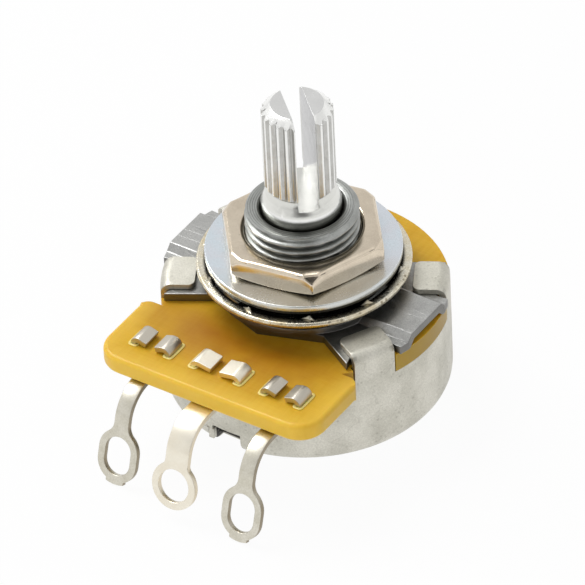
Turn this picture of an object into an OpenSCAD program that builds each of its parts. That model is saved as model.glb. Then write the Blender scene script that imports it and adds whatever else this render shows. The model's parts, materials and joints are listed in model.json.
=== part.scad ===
// Rotary potentiometer, 24 mm, for panel mounting: threaded bushing, split knurled
// shaft, laminate element board and three solder lugs.
// The origin is on the shaft's axis at the mounting face, which is the top of the
// bushing's shoulder. Z points up the shaft, -Y to the solder lugs. Millimetres.

/* [Bushing] */
// Major diameter of the bushing's thread
thread_d = 9.525; // [8.6:0.025:10.5]
// Height of the bushing above the mounting face
bushing_h = 6.35; // [5.6:0.05:9.5]
// Diameter of the shoulder that the panel hardware seats on
shoulder_d = 14.4; // [13:0.1:16]
// Thickness of the shoulder above the mounting plate
shoulder_t = 0.8; // [0.5:0.05:1.5]
// Chamfer round the top of the thread
rim_chamfer = 0.45; // [0.2:0.05:0.7]

/* [Shaft] */
// Diameter of the plain shaft in the bushing
shaft_d = 6.7; // [6:0.05:7]
// Height of the shaft's end above the mounting face
shaft_h = 16.85; // [14:0.05:22]
// Diameter over the crests of the knurl
knurl_d = 6.0; // [5.4:0.05:6]
// Number of teeth in the knurl
knurl_teeth = 24; // [18:1:36]
// Depth of the grooves between the teeth
knurl_depth = 0.26; // [0.1:0.02:0.4]
// Height of the plain collar left above the bushing
collar_h = 0.65; // [0.4:0.05:2]
// Height of the cone between the collar and the knurl
cone_h = 1.75; // [0.6:0.05:2]
// Width of the slot that splits the knurled end
slot_w = 1.75; // [1:0.05:2]
// Depth of the slot
slot_depth = 9.0; // [6:0.1:9.4]
// Direction of the slot, counted from the terminal row
slot_angle = -43; // [-90:1:90]
// Width of the chamfer at the shaft's end
tip_chamfer = 0.8; // [0.3:0.05:1.2]
// Height of that chamfer
tip_chamfer_h = 0.7; // [0.3:0.05:1.4]

/* [Panel hardware] */
// Width across the flats of the nut
nut_flats = 12.7; // [12:0.1:14]
// Thickness of the nut
nut_t = 2.1; // [1.6:0.1:2.6]
// Width of the countersink at the mouth of the nut's thread
nut_mouth = 0.3; // [0.2:0.05:0.6]
// Direction of one corner of the nut
nut_angle = -51; // [-60:1:0]
// Outer diameter of the flat washer
flat_d = 16.4; // [15:0.1:18]
// Thickness of the flat washer
flat_t = 0.8; // [0.5:0.05:1.2]
// Outer diameter of the toothed lock washer
lock_d = 17.9; // [17:0.1:20]
// Width of its plain rim
lock_rim = 0.95; // [0.6:0.05:1.5]
// Thickness of its sheet
lock_t = 0.55; // [0.4:0.05:0.7]
// Number of its teeth
lock_teeth = 10; // [8:1:12]
// Width of a tooth
tooth_w = 2.0; // [1.4:0.1:2.4]
// Twist of a tooth out of the washer's plane
tooth_twist = 25; // [15:1:30]

/* [Mounting plate] */
// Thickness of the plate's sheet
plate_t = 0.8; // [0.6:0.05:1.2]
// Distance that the wings' ends stop short of the cover's outside
wing_inset = 0.1; // [0.05:0.05:0.5]
// Half the width of the raised ridge
ridge_half = 2.25; // [1.8:0.05:3]
// Height of the ridge over the flanges
ridge_rise = 0.58; // [0.3:0.02:0.8]

/* [Element board] */
// Thickness of the laminate
board_t = 1.7; // [1.2:0.05:2.2]
// Half the width of the board at the terminals
board_half = 10.6; // [10:0.1:12]
// Distance from the axis to the board's front edge
board_front = 15.9; // [15.4:0.1:18]
// Corner radius at the board's front
board_corner = 2.4; // [1:0.1:3]
// Thickness of the printed carbon and silver
film_t = 0.1; // [0.05:0.01:0.15]
// Mean radius of the carbon track
track_r = 9.2; // [8.8:0.1:9.4]
// Width of the carbon track
track_w = 2.0; // [1.4:0.1:2.2]

/* [Rear cover] */
// Outer diameter of the drawn cover
cover_d = 24; // [23.6:0.1:25]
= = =
All lines from the beginning of the material above through the one with "tip_chamfer_h = 0.7; // [0.3:0.05:1.4]" need to be returned exactly; please return those and only those.

— Task response —
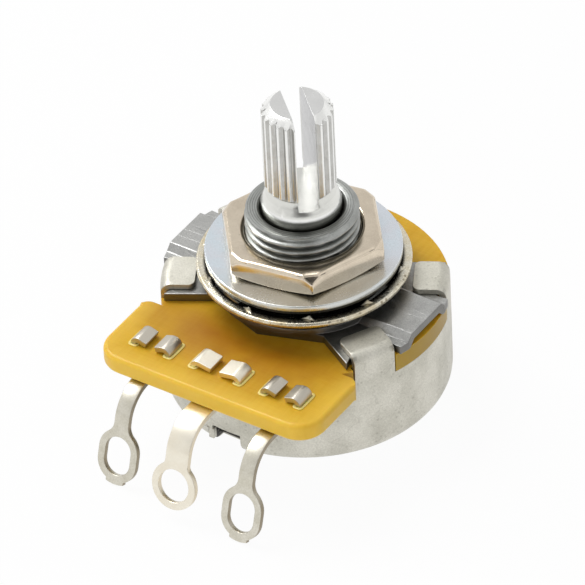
Turn this picture of an object into an OpenSCAD program that builds each of its parts. That model is saved as model.glb. Then write the Blender scene script that imports it and adds whatever else this render shows. The model's parts, materials and joints are listed in model.json.
=== part.scad ===
// Rotary potentiometer, 24 mm, for panel mounting: threaded bushing, split knurled
// shaft, laminate element board and three solder lugs.
// The origin is on the shaft's axis at the mounting face, which is the top of the
// bushing's shoulder. Z points up the shaft, -Y to the solder lugs. Millimetres.

/* [Bushing] */
// Major diameter of the bushing's thread
thread_d = 9.525; // [8.6:0.025:10.5]
// Height of the bushing above the mounting face
bushing_h = 6.35; // [5.6:0.05:9.5]
// Diameter of the shoulder that the panel hardware seats on
shoulder_d = 14.4; // [13:0.1:16]
// Thickness of the shoulder above the mounting plate
shoulder_t = 0.8; // [0.5:0.05:1.5]
// Chamfer round the top of the thread
rim_chamfer = 0.45; // [0.2:0.05:0.7]

/* [Shaft] */
// Diameter of the plain shaft in the bushing
shaft_d = 6.7; // [6:0.05:7]
// Height of the shaft's end above the mounting face
shaft_h = 16.85; // [14:0.05:22]
// Diameter over the crests of the knurl
knurl_d = 6.0; // [5.4:0.05:6]
// Number of teeth in the knurl
knurl_teeth = 24; // [18:1:36]
// Depth of the grooves between the teeth
knurl_depth = 0.26; // [0.1:0.02:0.4]
// Height of the plain collar left above the bushing
collar_h = 0.65; // [0.4:0.05:2]
// Height of the cone between the collar and the knurl
cone_h = 1.75; // [0.6:0.05:2]
// Width of the slot that splits the knurled end
slot_w = 1.75; // [1:0.05:2]
// Depth of the slot
slot_depth = 9.0; // [6:0.1:9.4]
// Direction of the slot, counted from the terminal row
slot_angle = -43; // [-90:1:90]
// Width of the chamfer at the shaft's end
tip_chamfer = 0.8; // [0.3:0.05:1.2]
// Height of that chamfer
tip_chamfer_h = 0.7; // [0.3:0.05:1.4]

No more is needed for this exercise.